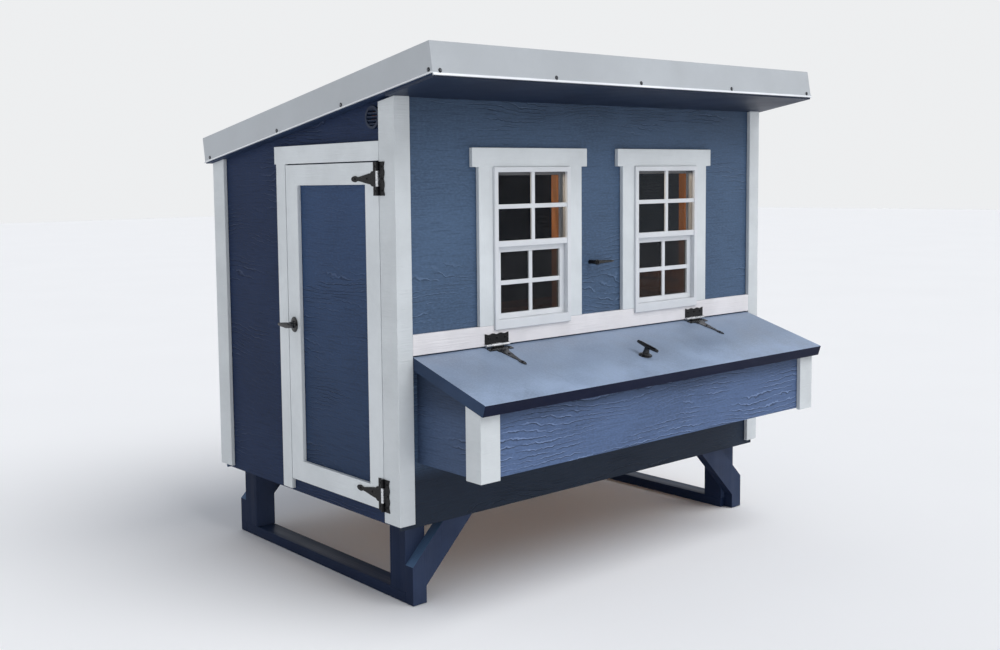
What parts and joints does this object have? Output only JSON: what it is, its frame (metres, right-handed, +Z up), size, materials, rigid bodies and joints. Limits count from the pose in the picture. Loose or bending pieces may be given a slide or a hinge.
* * *
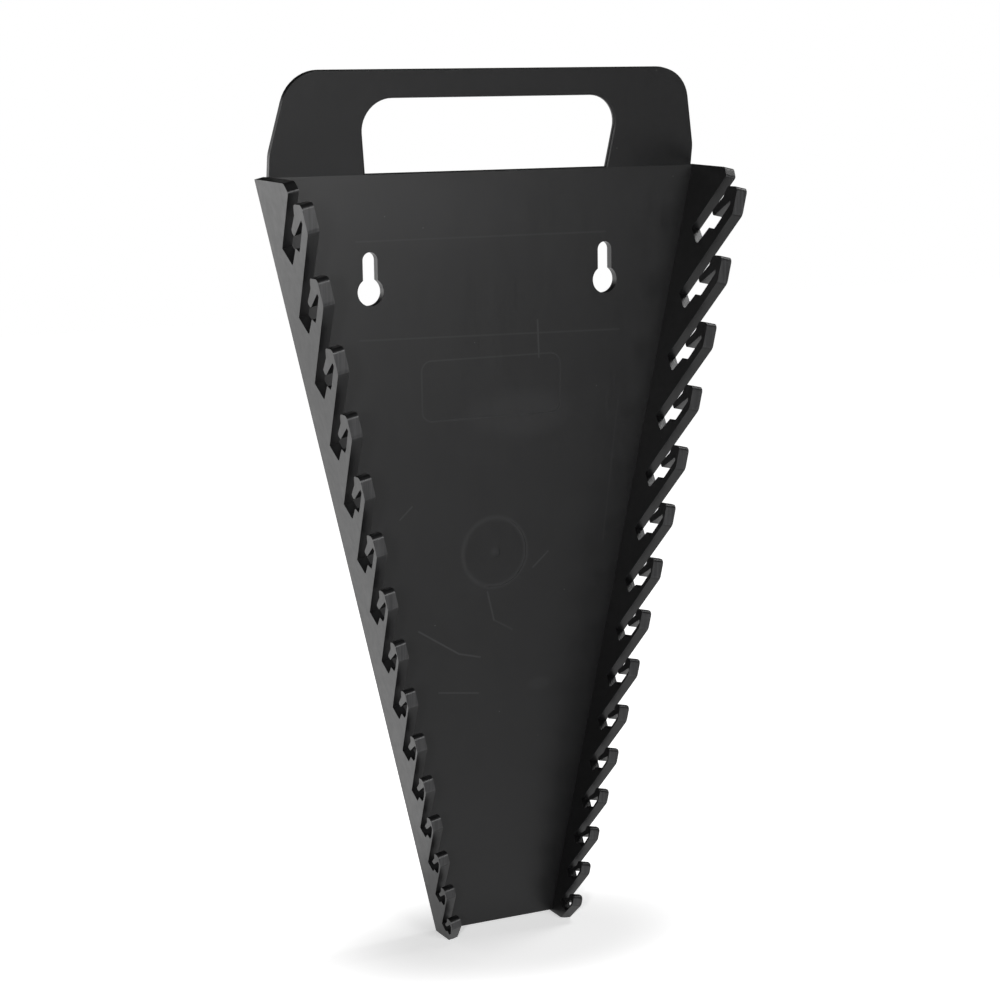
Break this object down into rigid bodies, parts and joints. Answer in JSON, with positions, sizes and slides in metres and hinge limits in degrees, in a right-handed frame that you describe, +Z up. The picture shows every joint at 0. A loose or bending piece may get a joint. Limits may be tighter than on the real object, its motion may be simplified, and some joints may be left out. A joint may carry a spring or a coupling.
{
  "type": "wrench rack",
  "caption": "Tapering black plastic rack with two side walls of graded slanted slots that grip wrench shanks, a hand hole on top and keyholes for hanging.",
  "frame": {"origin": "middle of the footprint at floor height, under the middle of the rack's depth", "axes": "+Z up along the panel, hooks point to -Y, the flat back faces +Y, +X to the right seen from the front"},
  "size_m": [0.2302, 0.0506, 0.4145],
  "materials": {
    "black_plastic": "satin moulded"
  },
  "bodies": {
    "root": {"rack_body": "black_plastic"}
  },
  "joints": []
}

◆ **REQUIRED WORK**
Copy in full each line that holds the word "right".

◆ **FINAL RESULT**
What parts and joints does this object have? Output only JSON: what it is, its frame (metres, right-handed, +Z up), size, materials, rigid bodies and joints. Limits count from the pose in the picture. Loose or bending pieces may be given a slide or a hinge.
Break this object down into rigid bodies, parts and joints. Answer in JSON, with positions, sizes and slides in metres and hinge limits in degrees, in a right-handed frame that you describe, +Z up. The picture shows every joint at 0. A loose or bending piece may get a joint. Limits may be tighter than on the real object, its motion may be simplified, and some joints may be left out. A joint may carry a spring or a coupling.
  "frame": {"origin": "middle of the footprint at floor height, under the middle of the rack's depth", "axes": "+Z up along the panel, hooks point to -Y, the flat back faces +Y, +X to the right seen from the front"},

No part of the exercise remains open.